Makes one wonder what the best Ancient ships could do... they didn't even need the ZPMs
This is inaccurate, the Daedalus made the trip from Earth to Pegasus in 4 days when powered by a ZPM. It took 18 days under conventional power. Asgard and Lantean ships were even faster, capable of making the journey between the two galaxies in one day. You can rewatch episodes The Siege and Enemy at the Gate if you need a canon source.
Not to mention Atlantis (Lantean experimental drive equipped) is capable of nearly instantaneous (albeit dangerous) travel to anywhere in the universe via the wormhole drive.
Wait is there an expanded universe to stargate?!
it does exist although it was clearly a plot device....man i miss my show so much
pantta567 No, all mentioned at some point in the shows
pantta567 yes there is, but nowhere near as good as Treks or Star Wars, at first it mostly focused on earlier sg1 episodes, but i dont think it was ever considered canon by the series developers
3:30 Nice to hear the Templin Institute being mentioned ❤
I can certainly say that Star Wars and Stargate have faster-than-light travel down best, even though it took the Star Wars universe well over 20,000 years or so to chart most of their known galaxy (at least if we're going by Legends, with Canon it's uncertain). Of course, Stargate doesn't have to deal with a Hyperspace barrier at the edge of the galaxy, so it's obvious they might be faster.
I would say that Star Gate's actual gates and 40k warp travel hold a joint first place for theoretical max speed, because both methods of travel can result in timefuckery, with traveller arriving before he even departed. In more regular terms 40k plummets to the solid last place in terms of both cruising speed and reliability.
I really hope that when real life scientists build an FTL engine, it's not like 40k and is more like Star Trek.
If i were living in 40k i would try and avoid warp travel like the plague.
And don't even get us started on warp storms. In any case, the Imperium has no choice. They may have once gotten close to being able to build "space lanes" with a webway but that ship has sailed a long time ago.
Masterge77 IF they ever do
40k: we MAYBE and IF THE EMPERORS PROTECT we get there
Alternatively, if you're a Necron, you can fire up the Inertialess Drive and get there in a precisely calculated amount of time. And yes, I-Drives are canon again.
"To successfully travel the warp, your ship must be covered by a Gellar Field."
*Laughs in Ork*
Jellar wot now?
If you do another of these videos, you should include Elite Dangerous, as that universe has pretty fast FTL travel. ED's Frame Shift Drive has two modes: First is Supercruise, meant for in-system travel, it tops out at 2001c. Second is a hyperspace jump, which moves a ship from one system to another in 10-20 seconds. It's the roughly the same time no matter how far you travel (because that's your loading screen), and the longest-range ships can jump up to around 70ly in one go without boosting. However, you can use an "FSD Injection" to boost your range, you can also overcharge the drive by loitering in the corona of a white dwarf or neutron star, or do both, giving long-jumping ships an absolute maximum jump range around 300ly (in ten seconds). With a fast ship, you can cross the milky way in a couple days easy.
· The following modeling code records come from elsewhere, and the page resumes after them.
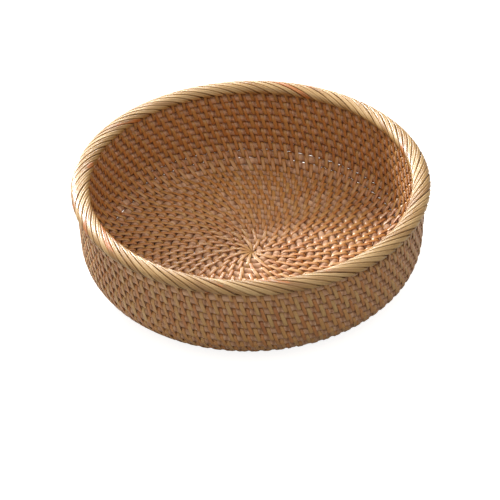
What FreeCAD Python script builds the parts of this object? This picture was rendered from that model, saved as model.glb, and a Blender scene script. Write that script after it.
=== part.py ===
import FreeCAD, Part
import Sketcher
import math
import os
from types import SimpleNamespace

# A round winnowing basket of coiled work.
#
# One long rod of round rattan core, spliced from six lengths, is coiled from the
# middle of the floor, round the corner and up the wall.  A flat strip of cane
# lashes each turn of the rod to the turn before it, and every stitch sits midway
# between two stitches of the next row.  The rim is two thin hoops, lashed to the
# top turn and then bound by six wide strands that run round them like a rope.
#
# Frame: millimetres, +Z up, the floor's underside on Z = 0, the basket's axis on Z.
# A place on the coil is a number of turns, counted from the coil's eye.

V = FreeCAD.Vector
FULL_TURN = 2 * math.pi

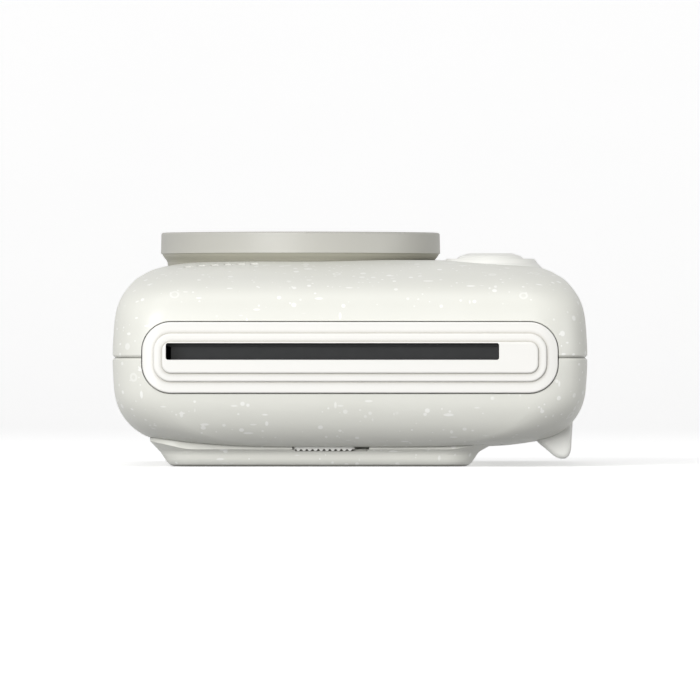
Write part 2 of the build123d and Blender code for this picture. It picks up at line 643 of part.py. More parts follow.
# ---------------------------------------------------------------- film transport
def make_film_chamber():
    """The dark box that takes the film pack, open towards the door, with a slit for the print."""
    box = slab(CHAMBER_X0, CHAMBER_X1, CHAMBER_Y0, CHAMBER_Y1, CHAMBER_Z0, CHAMBER_Z1, 3.0)
    box -= slab(CHAMBER_X0 + 1, CHAMBER_X1 - 1, CHAMBER_Y0 + 1, CHAMBER_Y1 - 1, CHAMBER_Z0 - 1,
                CHAMBER_Z1 - 1.5, 2.0)
    box -= block(CHAMBER_X0 + 2.6, CHAMBER_X1 - 2.6, CHAMBER_Y0 - 1, CHAMBER_Y0 + 2, 19.0, 21.0)
    box -= block(CLAW_X - 1.8, CLAW_X + 1.8, 37.9, 45.4, CHAMBER_Z1 - 3, CHAMBER_Z1 + 1)
    for x, y in BOARD_SCREWS:
        box += rod_z(x, y, 2.2, CHAMBER_Z1 - 0.2, BOARD_Z0)
        box -= rod_z(x, y, 0.87, CHAMBER_Z1 - 1.3, BOARD_Z0 + 1)
    return box


def make_film_claw():
    plate = block(CLAW_X - 1.5, CLAW_X + 1.5, 37.0, 46.0, CHAMBER_Z1 + 0.12, BOARD_Z0 - 0.15)
    return plate + block(CLAW_X - 1.4, CLAW_X + 1.4, 44.2, 45.2, 20.6, CHAMBER_Z1 + 0.2)


def make_roller_frame():
    """Two side plates joined by a bar above and a bar below the film path."""
    plates = []
    for x0, x1 in ((-33.0, -31.8), (25.8, 27.0)):
        plates.append(block(x0, x1, -55.6, -43.2, 12.4, 27.4) + block(x0, x1, -43.3, CHAMBER_Y0, 12.4, 22.3))
    frame = plates[0] + plates[1]
    frame += block(-33.0, 27.0, CHAMBER_Y0 - 1.2, CHAMBER_Y0, 12.4, 18.4)
    frame += block(-33.0, 27.0, -55.6, -48.6, 12.4, 13.0)
    frame -= rod_x(ROLLER_Y, FILM_Z - 3.4, 1.75, -40, 40)
    frame -= rod_x(ROLLER_Y, FILM_Z + 3.4, 1.75, -40, 40)
    y, z = idler_centre()
    frame -= rod_x(y, z, 1.0, 20, 40)
    return frame - rod_x(MOTOR_Y, MOTOR_Z, 5.3, 20, 40)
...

Oh, and the magic fuel used to do all this is just regular hydrogen.
Don't forget the capital class FSDs. Although they're technically slower than the normal FSD supercharged, they are jumping in and out into witchspace in the most badass way possible.
Stargate - wormholedrive.
Wormhole drive from Star Gate (Atlantis) would definitely win.
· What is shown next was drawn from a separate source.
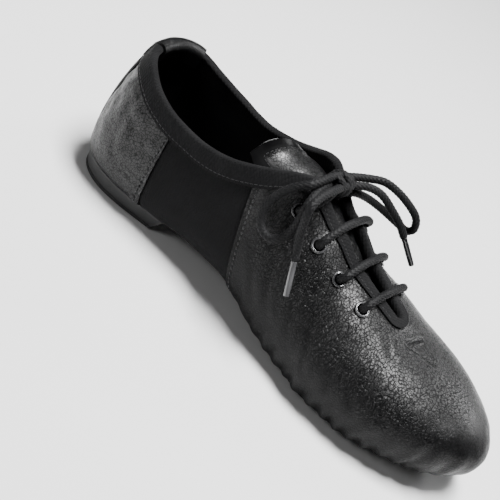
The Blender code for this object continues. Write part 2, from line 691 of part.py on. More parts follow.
def make_tongue(look):
    """The tongue, its free end bound in a thicker band."""
    length = TONGUE_FRONT - TONGUE_TOP
    band = TONGUE_BAND / length
    edge = BAND_EDGE / length
    along = [0, band, band + edge, *np.linspace(band + edge, 1, TONGUE_STEPS + 1)[1:]]
    across = np.linspace(-1, 1, TONGUE_STEPS + 1)
    s, t = np.meshgrid(along, across, indexing="ij")
    p = tongue_point(s, t)
    step = 1e-3
    n = np.cross(
        tongue_point(s + step, t) - tongue_point(s - step, t),
        tongue_point(s, t + step) - tongue_point(s, t - step),
    )
    n = n / np.linalg.norm(n, axis=-1, keepdims=True)
    raised = np.where(s <= band + 1e-9, BAND_STEP, 0)[..., None]
    return wall("tongue", [(p, p + n * raised, p - n * TONGUE_THICKNESS)], look)


def feather_edge(side, inset):
    """The feather line drawn in by inset, as x and y in plan from the back to the toe."""
    u = np.linspace(0, 3, 301)
    line = skin(u, side, -1)[:, :2]
    run = np.gradient(line, axis=0)
    run = run / np.linalg.norm(run, axis=1, keepdims=True)
    line = line + np.stack([run[:, 1], -run[:, 0]], 1) * side * inset
    keep = np.concatenate([[True], np.diff(line[:, 0]) > 0])
    return line[keep, 0], line[keep, 1]


def plate(name, stations, inset, low, high, look, round_back=0.0):
    """A plate of the last's outline, drawn in by inset, bent to the underside's curve."""
    lateral, medial = feather_edge(LATERAL, inset), feather_edge(MEDIAL, inset)
    across = np.stack([np.interp(stations, *lateral), np.interp(stations, *medial)], 1)
    if round_back:
        turn = np.clip((stations - stations[0]) / round_back, 0, 1)
        share = BACK_FLAT + (1 - BACK_FLAT) * np.sqrt(1 - (1 - turn) ** 2)
        across *= share[:, None]
    x = np.repeat(stations[:, None], 2, 1)
    foot = underside(x)
    front = np.stack([x, across, foot + low], -1)
    back = np.stack([x, across, foot + high], -1)
    return wall(name, [(front, front, back)], look)


def toe_stations(start, inset):
    """x values that crowd together towards the rounded toe."""
    tip = feather_edge(MEDIAL, inset)[0][-1]
    turn = LENGTH - TOE_CURVE
    rounded = turn + (tip - turn) * np.sin(np.linspace(0, math.pi / 2 - TIP_CUT, TOE_STEPS + 1))
    return np.concatenate([np.linspace(start, turn, SOLE_STEPS + 1)[:-1], rounded])


def make_sole(look):
    corner = SOLE_BACK + SOLE_CORNER * (1 - np.cos(np.linspace(0, math.pi / 2, 5)[:-1]))
    level = [SIDE["x"][LEVEL_FIRST] * LENGTH, SIDE["x"][LEVEL_FIRST + 1] * LENGTH]
    stations = np.concatenate([corner, toe_stations(SOLE_BACK + SOLE_CORNER, SOLE_INSET), level])
    return plate(
        "forefoot_sole", np.unique(stations), SOLE_INSET, -GAP - SOLE_THICKNESS, -GAP, look,
        SOLE_CORNER,
    )


def make_insole(look):
    back = feather_edge(MEDIAL, INSOLE_INSET)[0][0]
    rounded = back + (HEEL_CURVE - back) * (1 - np.cos(np.linspace(TIP_CUT, math.pi / 2, 7)[:-1]))
    stations = np.concatenate([rounded, toe_stations(HEEL_CURVE, INSOLE_INSET)])
    low = WALL + GAP
    return plate("insole", stations, INSOLE_INSET, low, low + INSOLE_THICKNESS, look)


def make_heel(look):
    """The heel block: the last's outline at the top, drawn in towards the floor."""
    ring = []
    turn = 1 - np.cos(np.linspace(0, 1, HEEL_SIDES) * math.pi / 2)
    for side in (LATERAL, MEDIAL):
        x, y = feather_edge(side, HEEL_INSET)
        at_x = x[0] + (HEEL_LENGTH - x[0]) * turn
        half = np.stack([at_x, np.interp(at_x, x, y)], 1)
        ring += list(half[::-1] if side == LATERAL else half[1:])
    ring = np.array(ring)
    back, front = ring[:, 0].min(), ring[:, 0].max()
    share = (ring[:, 0] - back) / (front - back)
    rings = []
    for height, inset, lean in (
        (HEEL_HEIGHT, 0, 0),
        (HEEL_EDGE, HEEL_TAPER, BREAST_LEAN),
        (0, HEEL_TAPER + HEEL_EDGE, BREAST_LEAN + HEEL_EDGE),
    ):
        x = ring[:, 0] + inset * (1 - share) - lean * share
        y = ring[:, 1] * (1 - inset / (HEEL_WIDTH / 2))
        rings.append(np.stack([x, y, np.full(len(x), height)], 1))
    return sweep("heel_block", rings, look)


def smooth_route(points, spacing):
    """Points at even spacing on a curve through a route's own points."""
    p = np.array([points[0], *points, points[-1]], float)
    fine = []
    for a, b, c, d in zip(p, p[1:], p[2:], p[3:]):
        t = np.linspace(0, 1, 24, endpoint=False)[:, None]
        fine.append(((2 * b) + (c - a) * t + (2 * a - 5 * b + 4 * c - d) * t**2
                     + (3 * b - a - 3 * c + d) * t**3) / 2)
    fine = np.vstack([*fine, p[-1:]])
    length = np.concatenate([[0], np.cumsum(np.linalg.norm(np.diff(fine, axis=0), axis=1))])
    even = np.linspace(0, length[-1], max(int(round(length[-1] / spacing)), 2) + 1)
    return np.stack([np.interp(even, length, fine[:, k]) for k in range(3)], 1)


def cord(name, points, diameter, look):
    """A round cord along points, with filled ends."""
    curve = bpy.data.curves.new(name, "CURVE")
    curve.dimensions = "3D"
    curve.bevel_depth = diameter / 2
    curve.bevel_resolution = 2
    curve.use_fill_caps = True
    spline = curve.splines.new("POLY")
    spline.points.add(len(points) - 1)
    for slot, p in zip(spline.points, points):
        slot.co = (*p, 1)
    curve.materials.append(look)
    o = bpy.data.objects.new(name, curve)
    bpy.context.scene.collection.objects.link(o)
    return o


def over_facing(x, y, lift):
    """A point of the lace above the facing, or above the throat at its edges' height."""
    side = LATERAL if y < 0 else MEDIAL
    edge = float(at(THROAT, "opening", x)) * THROAT_WIDTH
    place = max(abs(y), edge) * side
    n = roof_normal(x, place, side)
    high = Vector((x, y, float(roof(x, place, side))))
    return high + (n if abs(y) > edge else Vector((0, 0, 1))) * lift


def eyelet_run(side, i):
    """The lace's way out of an eyelet: from inside the ring to above its flange."""
    centre, normal = eyelet_place(side, i)
    inward = Vector((0, -side, 0))
    inward = (inward - normal * inward.dot(normal)).normalized()
    lift = FLANGE_SEAT + FLANGE_THICKNESS + GAP + LACE_DIAMETER / 2
    return [
        centre - normal * LACE_DIP,
        centre + normal * lift * LACE_BEND,
        centre + normal * (lift + LACE_RISE) + inward * LACE_DIAMETER * LACE_LEAN,
    ]


def make_bar(i, look):
    """The lace's visible run between a pair of eyelets, a step clear of facings and tongue."""
    near, far = eyelet_run(LATERAL, i), eyelet_run(MEDIAL, i)
    lift = BINDING_SEAT + BINDING_THICKNESS + BAR_PLAY + LACE_DIAMETER / 2
    a, b = near[-1], far[-1]
    middle = [over_facing(*(a.lerp(b, t))[:2], lift) for t in BAR_SHARES]
    route = near + middle + far[::-1]
    return cord(f"lace_bar_{i}", smooth_route(route, BAR_STEP), LACE_DIAMETER, look)


def bow_route(name):
    """A route of the bow, in metres."""
    return np.array(ROUTES[name]) / 1000 + (EYELET_FIRST, 0, 0)


def make_top_run(name, side, look):
    """The lace from a top eyelet over the facing to the knot."""
    route = [*eyelet_run(side, 0), *bow_route(name)]
    return cord(name, smooth_route(route, BAR_STEP), LACE_DIAMETER, look)


def make_knot(look):
    rings = []
    half = np.array(KNOT_SIZE) / 2
    angle = np.linspace(0, 2 * math.pi, KNOT_SIDES, endpoint=False)
    for along, wide, high in KNOT:
        ring = np.stack([np.cos(angle) * wide, np.full(KNOT_SIDES, along), np.sin(angle) * high], 1)
        rings.append(np.array(KNOT_CENTRE) + ring * half)
    return sweep("lace_knot", rings, look)


def make_tip(name, points, look):
    """The plastic tip of a free end, in line with the cord's last stretch."""
    end = Vector(points[-1])
    ahead = (end - Vector(points[-2])).normalized()
    start = end + ahead * AGLET_GAP
    return cord(name, [start, start + ahead * AGLET_LENGTH], AGLET_DIAMETER, look)


def make_bow(look, tip_look):
    make_knot(look)
    for name in ("lateral", "medial"):
        loop = smooth_route(bow_route(f"lace_loop_{name}"), LOOP_STEP)
        cord(f"lace_loop_{name}", loop, LACE_DIAMETER, look)
        end = smooth_route(bow_route(f"lace_end_{name}"), LOOP_STEP)
        cord(f"lace_end_{name}", end, LACE_DIAMETER, look)
        make_tip(f"aglet_{name}", end, tip_look)


def place_on_origin():
    """Move everything so that the origin is the bottom centre of the shoe's box, bow left out."""
    bow = ("lace_knot", "lace_loop", "lace_end", "aglet", "eyelet_holes")
    solid = [o for o in bpy.data.objects if o.type == "MESH" and not o.name.startswith(bow)]
    points = np.array([v.co for o in solid for v in o.data.vertices])
    low, high = points.min(axis=0), points.max(axis=0)
    shift = Vector((-(low[0] + high[0]) / 2, -(low[1] + high[1]) / 2, -low[2]))
    for o in bpy.data.objects:
        o.data.transform(Matrix.Translation(shift))


def main():
    clear_scene()
    leather = material("black leather", (0.012, 0.012, 0.013), 0.42)
    tape = material("black tape", (0.014, 0.014, 0.015), 0.85)
    rubber = material("black rubber", (0.016, 0.016, 0.017), 0.7)
    lining = material("black lining", (0.01, 0.01, 0.011), 0.9)
    metal = material("blackened metal", (0.05, 0.05, 0.052), 0.3, 1.0)
    braid = material("black braid", (0.013, 0.013, 0.014), 0.8)
    tip = material("clear lace tip", (0.10, 0.10, 0.11), 0.15)
    make_upper(leather)
    make_insole(lining)
    make_sole(rubber)
    make_heel(rubber)
    make_tongue(leather)
    make_collar_binding(tape)
    make_heel_tab(leather)
    make_back_strap(leather)
    for side, name in ((LATERAL, "lateral"), (MEDIAL, "medial")):
        for i in range(EYELETS):
            make_eyelet(f"eyelet_{name}_{i + 1}", side, i, metal)
    for i in range(1, EYELETS):
        make_bar(i, braid)
    make_top_run("lace_top_lateral", LATERAL, braid)
    make_top_run("lace_top_medial", MEDIAL, braid)
    make_bow(braid, tip)
    place_on_origin()


main()
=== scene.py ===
# %% [markdown]
# # A lace-up jazz shoe in black leather
# The real shoe is sewn from a few thin pieces over a wooden last: a gathered vamp, two stretch
# inserts under the arch, a counter round the heel, a folded tape round the collar and down both
# facings, a tongue, a split sole and a low heel block. The solids of the frame give every size.
# Here each of them gets its own sewn, creased and grained piece, laid on the same last.

# %% Load the frame
import math
from functools import lru_cache

import bpy
import numpy as np
from mathutils import Matrix, Vector, noise


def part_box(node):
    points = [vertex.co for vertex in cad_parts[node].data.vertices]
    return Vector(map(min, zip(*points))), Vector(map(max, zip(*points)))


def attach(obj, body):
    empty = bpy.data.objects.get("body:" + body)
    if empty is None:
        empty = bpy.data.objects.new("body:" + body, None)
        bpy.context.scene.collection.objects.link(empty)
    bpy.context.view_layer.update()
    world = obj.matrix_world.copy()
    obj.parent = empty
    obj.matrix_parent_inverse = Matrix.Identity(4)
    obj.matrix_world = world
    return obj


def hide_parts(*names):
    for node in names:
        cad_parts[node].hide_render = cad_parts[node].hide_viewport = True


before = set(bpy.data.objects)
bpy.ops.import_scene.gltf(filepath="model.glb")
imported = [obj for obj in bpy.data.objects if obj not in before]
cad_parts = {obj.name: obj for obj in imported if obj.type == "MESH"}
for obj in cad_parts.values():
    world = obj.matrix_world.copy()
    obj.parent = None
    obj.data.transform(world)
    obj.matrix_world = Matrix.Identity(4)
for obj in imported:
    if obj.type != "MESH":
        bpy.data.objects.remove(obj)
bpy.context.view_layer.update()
bpy.ops.object.select_all(action="DESELECT")
print("CAD nodes:", len(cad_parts))

# %% [markdown]
# ## The last
# Shoemakers cut every piece to one last. The same is done here: skin() gives a point on the
# last's outside from a section u (0 at the back, 1 where the heel's curve ends, 2 where the toe's
# begins, 3 at the toe tip), a side and a height v (-1 on the feather line, 0 on the widest line,
# 1 on the ridge). It is the function that the solids were made with, in the same sizes.

# %% Sizes of the last
LENGTH = 0.250
BALL_WIDTH = 0.084
HEEL_WIDTH = 0.0612
INSTEP_HEIGHT = 0.063
COLLAR_HEIGHT = 0.062
HEEL_CURVE = 0.038
TOE_CURVE = 0.0615
HEEL_ROUNDNESS = 2.5
TOE_ROUNDNESS = 1.9
TOE_RIDGE = 0.45
FEATHER_INSET = 0.008
ARCH_RISE = 0.002
TOE_SPRING = 0.0088
HEEL_HEIGHT = 0.0095
SOLE_THICKNESS = 0.0027
WALL = 0.0022
GAP = 0.0003
COUNTER_SEAM = 0.0472
VAMP_SEAM = 0.1018
THROAT_WIDTH = 0.020
THROAT_END = 0.178
CORNER = 0.107
CORNER_RUN = 0.004
LATERAL, MEDIAL = -1, 1


def table(names, rows):
    """A table with named columns, a row for each section."""
    return dict(zip(names.split(), np.array(rows, float).T))

# %% [markdown]
# ## The last's tables
# Each row is one station, its x as a share of the shoe's length. The other columns are shares of
# the named sizes, so a longer or wider shoe keeps its shape.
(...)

Warp 10 in Star Trek wins everyone.
@@dlrowolleh5855 not even close to asgard ships that travel from their galaxy to ours in seconds. Star trek is all in one galaxy making them slower than snails.
@@anubis8181 40k you can arrive before you left
@@dlrowolleh5855 Hands down Warp 10 is the "fastest" because you are everywhere at any time in the Universe! But even in Star Trek Lore, Warp 10 is just theoretically possible...
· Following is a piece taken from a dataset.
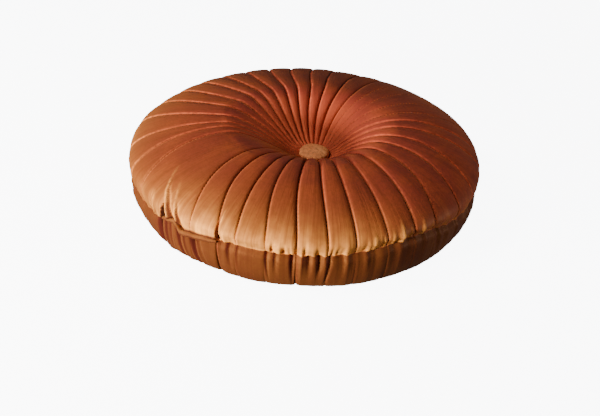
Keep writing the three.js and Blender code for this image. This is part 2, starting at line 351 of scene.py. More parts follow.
# Scale and detail of the velvet's noises. Streaks and bands run out from the middle
PATCHES = (26, 5)
STREAKS = (0.45, 4)
BANDS = (0.11, 2)
MOTTLE = (330, 3)
CLOUDS = (110, 3)
BREAKS = (260, 2)
FIBRES = (1400, 1)


def smooth(x, low, high):
    t = np.clip((x - low) / (high - low), 0, 1)
    return t * t * (3 - 2 * t)


def mix(a, b, t):
    return a + (b - a) * t


def seam_height(angle):
    """The seam's height at an angle in radians, eased from one row of SEAM to the next."""
    turned = (np.degrees(angle) + 180) % 360 - 180
    after = np.clip(np.searchsorted(SEAM[:, 0], turned), 1, len(SEAM) - 1)
    share = (turned - SEAM[after - 1, 0]) / (SEAM[after, 0] - SEAM[after - 1, 0])
    return mix(SEAM[after - 1, 1], SEAM[after, 1], smooth(share, 0, 1))


def crest_height(angle):
    return THICKNESS - FRONT_CREST_DROP * (1 + np.cos(angle)) / 2


class Place:
    """Where the smooth surface lies: radius, height, outward normal and distance from the seam."""

    def __init__(self, radius, height, out, up, from_seam):
        self.radius = radius
        self.height = height
        self.out = out
        self.up = up
        self.from_seam = from_seam


def side_place(height, angle):
    """The side bulges to its full radius at WIDEST_HEIGHT and curves in to the flat below."""
    down = 1 - height / WIDEST_HEIGHT
    across = (1 - down ** WALL_POWER) ** (1 / WALL_POWER)
    span = RADIUS - FLAT_RADIUS
    out = across ** (WALL_POWER - 1) / span
    up = -(down ** (WALL_POWER - 1)) / WIDEST_HEIGHT
    length = np.hypot(out, up)
    return Place(FLAT_RADIUS + span * across, height, out / length, up / length,
                 np.abs(height - seam_height(angle)))


class Band:
    """Neighbouring rows of the surface, from the middle of the back round to the button."""

    on_top = True
    shift = 0
    gather = 0
    puff = PUFF_RIM
    held = 0


class Under(Band):
    on_top = False
    held = 1
    rows = np.array([HUB_RADIUS, 25, 36, 48, 62, 85, 115, 140])[:, None]

    def place(self, angle):
        dip = 1 - smooth(self.rows, HUB_RADIUS, UNDER_DIP_RADIUS)
        height = (UNDER_SEAT_HEIGHT - 1) * dip
        return Place(self.rows, height, 0, -1, NO_SEAM_NEAR)


class Wall(Band):
    """Its rows go from 1 at the ground to almost 0 at the seam, closest together near the seam."""

    on_top = False
    eased = smooth(np.linspace(1, 0, 31)[:-1, None], -0.12, 1)
    seam_end = eased[-1] * 0.97
    rows = (eased - seam_end) / (1 - seam_end)

    def place(self, angle):
        return side_place(seam_height(angle) * (1 - self.rows), angle)


class Roll(Band):
    rows = np.linspace(0, 1, 10)[:, None]

    def place(self, angle):
        return side_place(mix(seam_height(angle), WIDEST_HEIGHT, self.rows), angle)


class Shoulder(Band):
    rows = 0.5 * np.pi * np.linspace(0, 1, 45)[1:, None] ** 1.1
    rise = np.sin(rows) ** (2 / SHOULDER_POWER)
    shift = np.sin(rows) ** SHIFT_POWER
    puff = mix(PUFF_RIM, PUFF_CREST, rise)

    def place(self, angle):
        across = np.maximum(0, np.cos(self.rows)) ** (2 / SHOULDER_POWER)
        radius = mix(CREST_RADIUS, RADIUS, across)
        height = mix(WIDEST_HEIGHT, crest_height(angle), self.rise)
        from_seam = WIDEST_HEIGHT - seam_height(angle) + SHOULDER_LENGTH * self.rows * 2 / np.pi
        return Place(radius, height, np.cos(self.rows), np.sin(self.rows), from_seam)


class Dip(Band):
    rows = np.linspace(1, 0, 33)[1:, None]
    radius = mix(HUB_RADIUS, CREST_RADIUS, rows)
    shift = 1
    gather = 1 - smooth(radius, HUB_RADIUS, CREST_RADIUS)
    puff = mix(PUFF_DIP, PUFF_CREST, rows) * smooth(rows, -0.15, 0.25)
    held = rows < 0.06

    def place(self, angle):
        slope = np.cos(0.5 * np.pi * self.rows)
        length = np.hypot(1, slope)
        height = mix(TOP_SEAT_HEIGHT, crest_height(angle), np.sin(0.5 * np.pi * self.rows))
        return Place(self.radius, height, -slope / length, 1 / length, NO_SEAM_NEAR)


def cushion_columns():
    """Pleat number and place between that pleat and the next, for each column of the surface."""
    which, shares = [], []
    for i in range(len(PLEATS)):
        turn = 360 if i == len(PLEATS) - 1 else 0
        width = PLEATS[(i + 1) % len(PLEATS), RIM] + turn - PLEATS[i, RIM]
        count = FRONT_COLUMNS if abs(PLEATS[i, RIM]) < FRONT_REACH else OTHER_COLUMNS
        if width > WIDE_PANEL:
            count = WIDE_COLUMNS
        even = np.arange(count) / count
        shares.append(even - 0.6 * np.sin(2 * np.pi * even) / (2 * np.pi))
        which.append(np.full(count, i))
    return np.concatenate(which), np.concatenate(shares)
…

@@Igiveashitofaname Yeah, but Warp 10 has some pretty serious "side effects".
I would say that in WH40k, super long distances, like traversing from one corner of the galaxy to the other is typically faster than Star Trek (on average), with it generally being accomplished in several month to maybe a year (whereas in ST, using just normal warp travel can take decades). However, while it's faster in long distances, it's way, way slower when it comes to short distances. The reason being, is that Warp jumps are only accomplished OUTSIDE of a stellar system, and once an Imperial ship is in system, it has to rely entirely on sublight drives. A Federation ship from Star Trek can go from Earth to Pluto in a manner of minutes, but in WH40k, such a crossing could take weeks to even months, depending on where the planets are in their orbit.
The daedalus travel from Earth to the pegasus galaxy in 4 days with a zpm powering the engines.
Stargate Atlantis introduced Wormhole Drive at its end, although it's extremely unstable. When it works though, it's nearly instantaneous travel.
Due the Wormholedrive got never shown or explained I would not real call it "existing". It was a Deus Ex machina for end the Episode.
Instantaneous travel loses to instances in Warhammer where ships arrive at their destination before they left their start point.
As the video noted the Warhammer ships Warp drive is technically highly unstable and unreliable, it is likely only in use due to the fact that technology in the warhammer universe took a step backwards with the dark age of the imperium. It doesn't help that the exact speed of warp travel and how it works varies from author to author, Games Workshop never standardized it, nor will they ever as it's not relivent to game play.
Book called Pandora's Star used wormhole technology. Was pretty fantastic. They also created a sort of "Hyperdrive", by creating wormholes at the maximum distance they could, and essentially just chaining wormholes until their destination.
Was really neat. Suggest reading it for anyone who likes Scifi.
Uh.. it was literally both explained AND shown. It's how Atlantis got to Earth in time to fight the Wraith super-hive. And Zelenka described it earlier in the episode.